Media group Hollinger International, which publishes Britain's Daily Telegraph and the Chicago Sun-Times in the US, has warned that its profits will be hit by the cost of a probe into executives benefits following a shareholder's complaint.
Hollinger, which is controlled by press baron Conrad Black and also publishes the Jerusalem Post, said in a US regulatory filing late last night that it expected a full-year operating income between $54m and $62m, about $10m below the previous range.
Legal costs and insurance premiums related to a special committee's investigation of executive compensation will cost between $6m and $8m, according to Hollinger, which has been besieged by investor complaints about its complex ownership structure.
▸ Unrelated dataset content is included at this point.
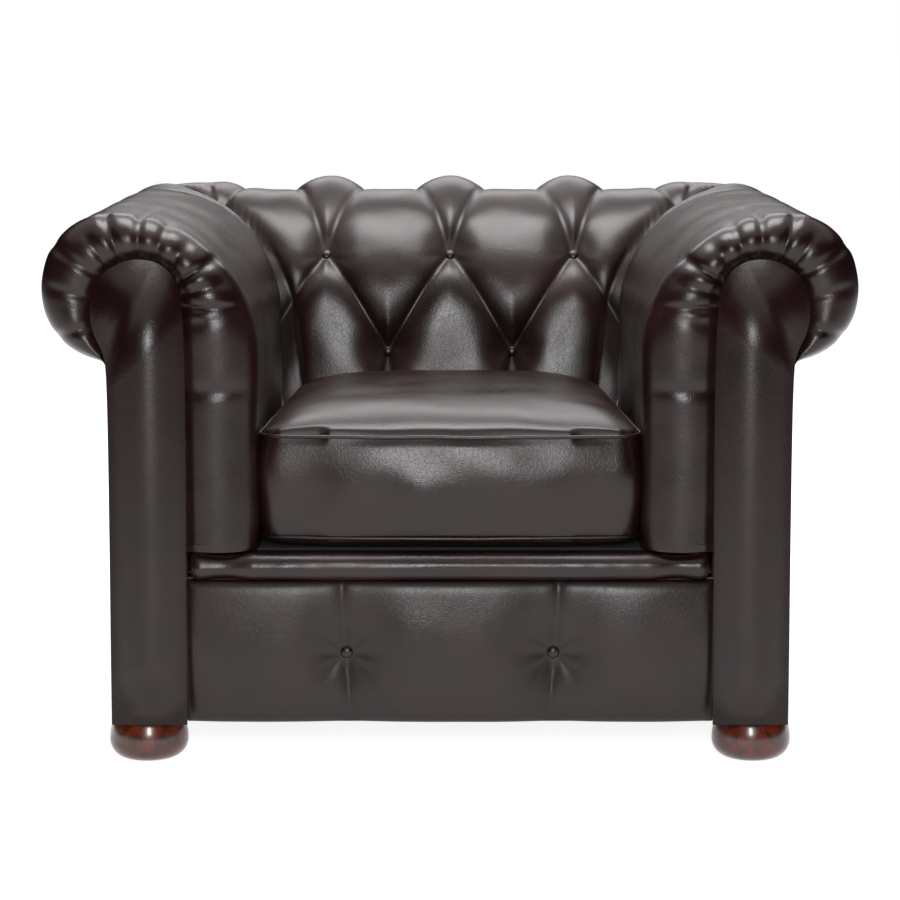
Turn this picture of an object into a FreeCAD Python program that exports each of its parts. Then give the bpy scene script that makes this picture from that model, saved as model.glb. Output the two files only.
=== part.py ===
"""Chesterfield armchair: hardwood frame, springs, padding, leather covers and a loose seat cushion.

Millimetres. +Z is up, the sitter faces -Y, and the origin is on the floor under the chair's middle.
Left is the -X side. The right side is built, and the left is its mirror.
Writes one STEP file for each sub-part to parts/.
"""
import FreeCAD
import Part
import math
import os

from FreeCAD import Vector

os.makedirs("parts", exist_ok=True)

# Overall size
overall_width = 1050.0
overall_depth = 900.0
crest_height = 716.0
base_height = 58.0
clearance = 0.3

# Rolls and walls of the upholstery
roll_radius = 95.0
roll_end_angle = 175.0
cover_thickness = 28.0
pad_thickness = 30.0
back_cover_lift = 0.05
arm_width = 278.0
rear_lean = 7.0
rear_sweep_radius = 200.0
panel_overhang = 7.0
panel_thickness = 7.0

# Deep buttoning
button_spacing = 185.0
upper_row_drop = 88.0
row_drop = 151.0
button_depth = 24.0
pleat_depth = 13.0
puff_reach = 46.0
dimple_radius = 26.0
crest_swell = 11.0
swell_reach = 80.0
pleat_nick = 7.0
corner_turns = (0.15, 0.3, 0.45, 0.6, 0.8, 1.0)
corner_breaks = (-360.0, -290.0, -225.0, -160.0, -90.0, -10.0, 75.0)
button_radius = 8.0
button_rise = 5.0
button_fit = 0.3
shank_radius = 1.6
shank_length = 30.0
shank_fit = 0.5

# Arm fronts
facing_width = 96.0
facing_head_overhang = 19.0
facing_top_drop = 56.0
facing_head_drop = 60.0
facing_neck_drop = 70.0
facing_lift = 2.0
facing_thickness = 25.0
facing_edge_round = 18.0
scroll_board_thickness = 18.0
front_roll_depth = 48.0
front_roll_set_back = 4.0
front_roll_reach = 60.0

# Seat, lip and front border
deck_top = 281.0
deck_cloth_thickness = 2.0
deck_side_gap = 3.0
deck_rear_gap = 5.0
spring_cover_thickness = 1.2
border_rise = 4.0
border_set_back = 7.0
border_round = 14.0
border_button_x = 134.0
border_button_drop = 2.0
border_pleat_depth = 9.0
border_dimple = 13.0
border_dimple_radius = 32.0
border_puff_reach = 60.0
lip_end_gap = 6.0
lip_set_back = 5.0
lip_depth = 36.0

# Seat cushion
cushion_set_back = 30.0
cushion_side_gap = 1.0
cushion_rear_gap = 8.0
cushion_corner_radius = 28.0
bottom_crown = 16.0
boxing_height = 132.0
seam_draw = 4.5
boxing_bulge = 5.0
bottom_inset = 24.0
top_crown = 34.0
crown_reach = 130.0
cover_leather = 2.0
piping_radius = 2.2
piping_fit = 0.05
zip_length = 340.0
zip_width = 8.0
zip_sink = 1.2
zip_proud = 1.2
slider_length = 12.0
slider_width = 9.0
slider_thickness = 2.6
slider_lift = 0.3
pull_length = 22.0
pull_width = 6.0
pull_thickness = 1.2

# Hardwood frame
post_width = 85.0
front_post_depth = 60.0
seat_rail_thickness = 30.0
seat_rail_height = 180.0
arm_rail_width = 46.0
arm_rail_height = 50.0
block_leg_on_end_rail = 60.0
block_leg_on_side_rail = 60.0
block_height = 40.0
block_lift = 112.0
block_screw_bite = 16.0
dowel_radius = 5.0
dowel_length = 50.0
dowel_edge = 42.0
dowel_fit = 0.05
screw_radius = 2.5
screw_shank = 42.0
screw_head_radius = 5.0
screw_head_height = 3.0
screw_fit = 0.05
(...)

Hollinger's board was forced to establish the special committee in June after heavy criticism from shareholders over the company's ownership structure and executive compensation packages. The review, conducted by three independent board members, is still under way, Hollinger said in its filing, and 'the timing and outcome of this process are uncertain'.
Toronto-based Hollinger Inc, a holding company controlled by Black, is the controlling shareholder of Chicago-based Hollinger International, despite owning only 30% of its equity.
Shareholders have criticised lucrative packages for management services paid by Hollinger International to Ravelston, Black's private holding company which controls Hollinger Inc. Black is also the chairman and chief executive of both Hollinger entities. Hollinger International paid $8.5m in stock options to Ravelston employees in the six months to June 30, according to the filing.